Religious leaders should not shrink from bringing their moral authority to bear on the issues of war and human misery. They have a duty to raise moral questions that should be part of any debate about war. However, Griswold risks playing into the hands of the war hawks, many of whom resent religious leaders lending their moral authority to the antiwar movement. There are some out there who will see Griswold's words as anti-Bush, if not anti-American. He is neither, of course.

Dr. Martin Luther King Jr. was a Southern clergyman who led a nonviolent civil rights movement that stirred the nation's conscience and lifted the yoke of legal segregation from black Americans. He also is remembered as one of the most eloquent opponents of the Vietnam War.
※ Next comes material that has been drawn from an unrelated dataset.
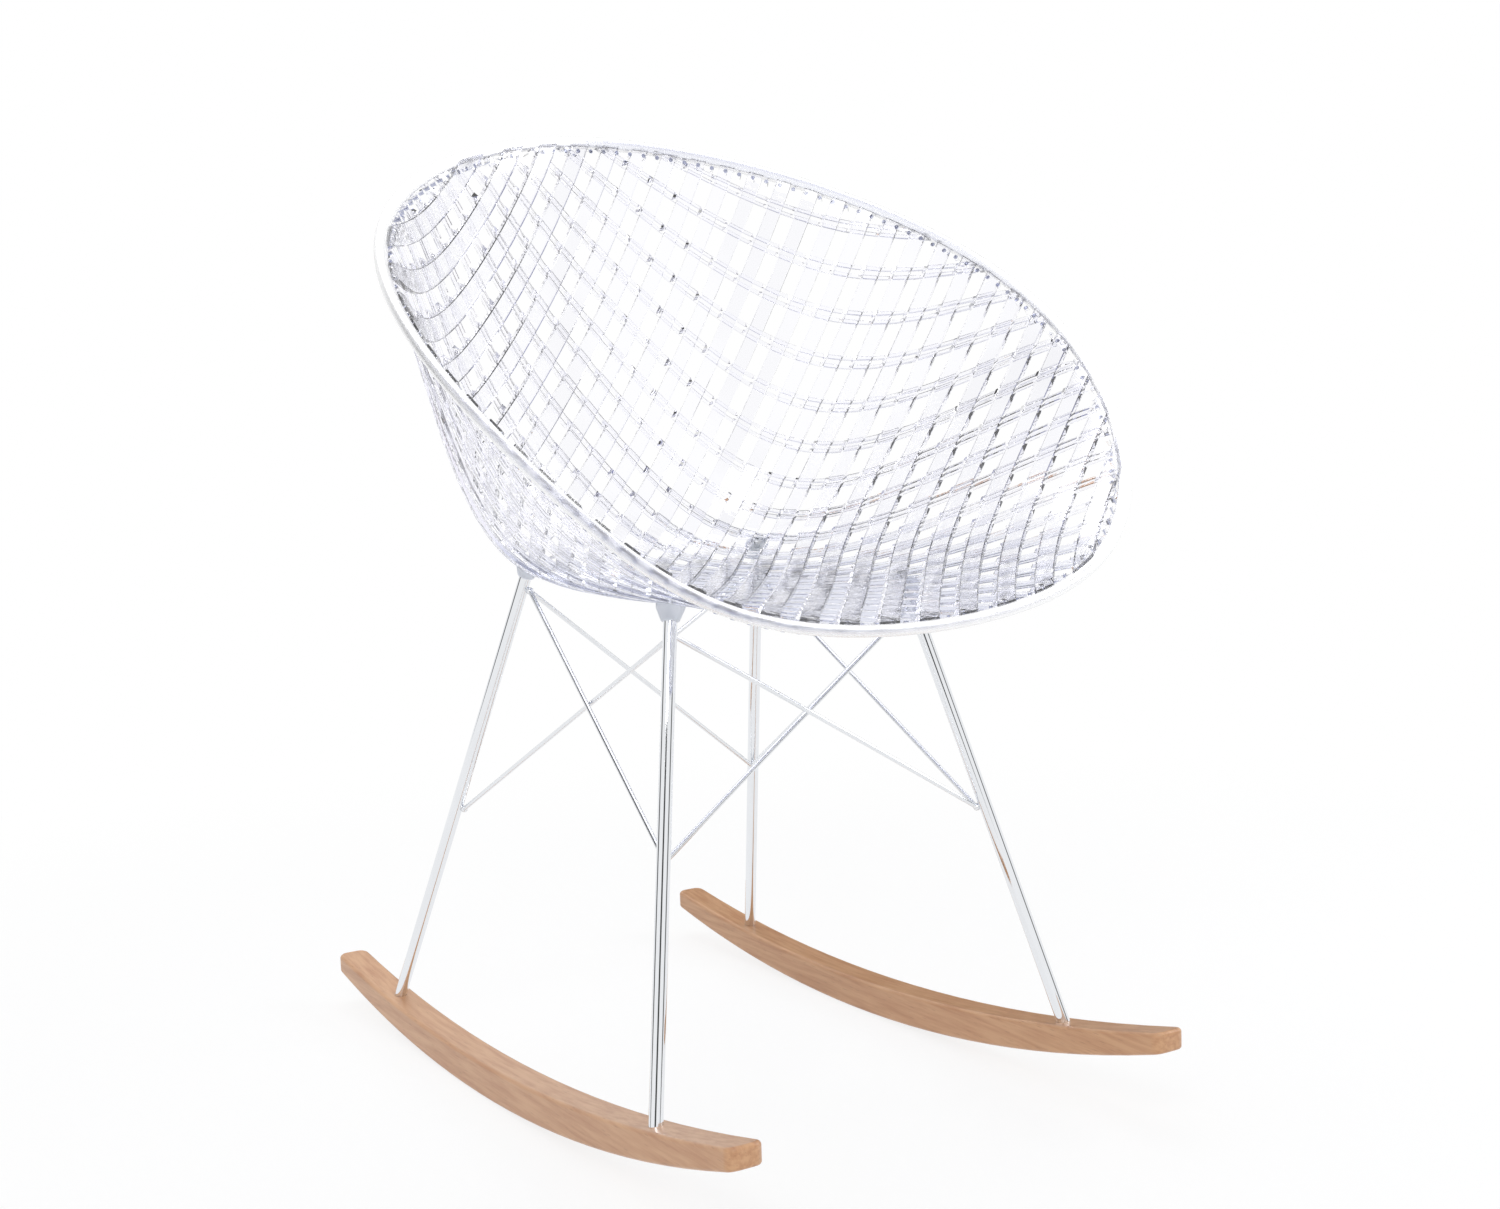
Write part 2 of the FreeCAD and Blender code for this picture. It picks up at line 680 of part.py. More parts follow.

Sometimes his words cut to the quick. "The greatest purveyor of violence on the planet is my own government," he said in one antiwar speech that infuriated President Lyndon B. Johnson and his supporters, many of whom had stood shoulder-to-shoulder with King on civil rights.

As passionately as he opposed the war, I can't imagine King using the word "evil" to criticize the humanitarian shortcomings of U.S. policy, or the word "reprehensible" to denounce Johnson's dishonest speeches on Vietnam. And as far as I know, this Nobel Peace Prize winner never felt the need to apologize for being an American.